YM: As a group we're really focused on the convergence between the movie industry and the games industry, with our work on things like James Cameron's Avatar.

Toronto's a really interesting city for that because it hosts, for example, the biggest film festival in the world, larger than Cannes. That kind of thing is certainly going to help us gather talent and get a closer relationship to the film industry, because we need to get closer.

We need to learn from them and the things that they do, and when we talk to directors and they see our tools and work they are always surprised about how much closer our industries are than they thought. Making the most of that convergence is important to us and it's going to create better jobs and ultimately better games.

So you'll be at this year's TIFF [Toronto International Film Festival]?

YM: Absolutely!

You mentioned that you'd like Ubisoft Toronto to help games come to the fore as part of the culture in Toronto, as the Toronto International Film Festival Group does for film. Do you have any plans on what Ubisoft could do?

YM: We don't know yet, but we definitely want to be part of the city's fabric. It's something that is important, to foster a community. It's important to innovation and the industry as a whole.
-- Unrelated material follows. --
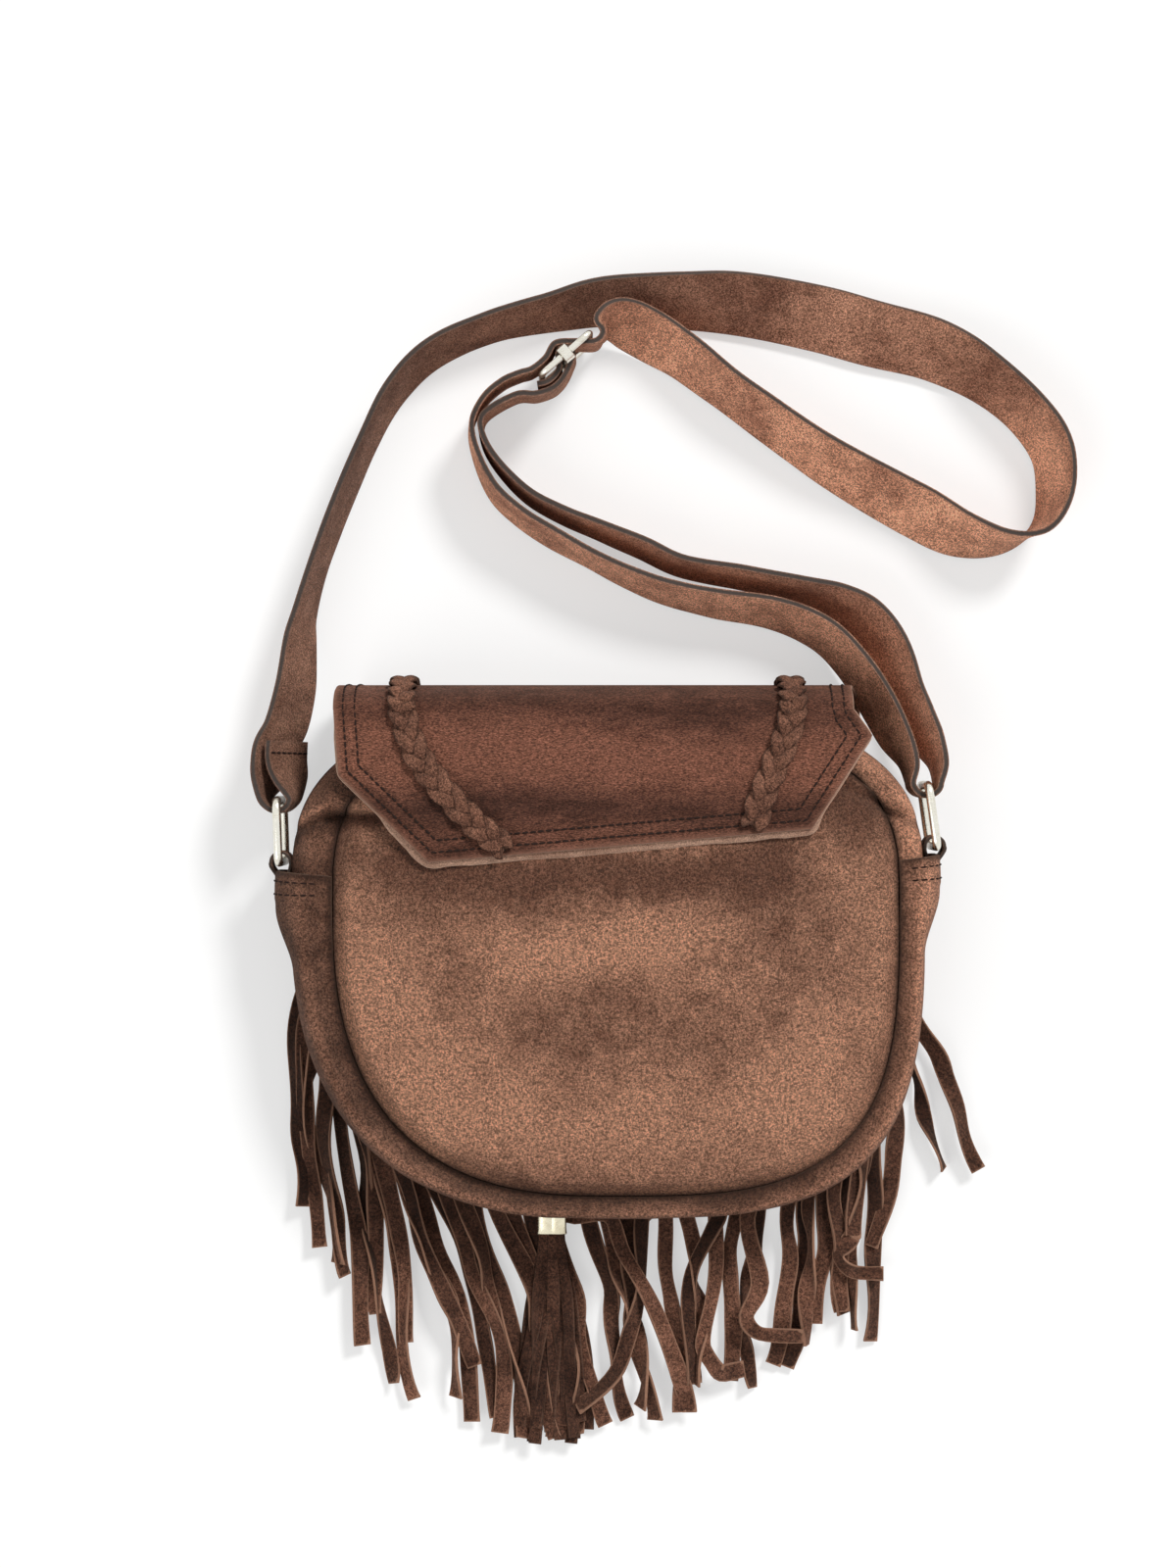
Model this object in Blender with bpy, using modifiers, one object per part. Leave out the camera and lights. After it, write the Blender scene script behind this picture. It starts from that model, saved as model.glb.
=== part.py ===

Was Toronto also attractive because tools developers such as Autodesk that are based in Montreal similarly have quite established offices here?

YM: Yes, it really helps when you have big players in place already. It helps us in trying to create that kind of community of which we're talking, and development synergies too.

Similarly, just as in Montreal there's a well respected higher-education system here.

YM: It's completely part of the decision. Toronto is well positioned in terms of its higher education programmes from the University of Toronto to Seneca College or as far afield as the University of Waterloo...

So are you looking towards hiring graduates?

YM: Absolutely, but it's about brain gain too. I'm sure there are many experienced people who have left Toronto or Ontario who would love to come back, and there's a great opportunity for experienced people here too with Ubisoft Toronto.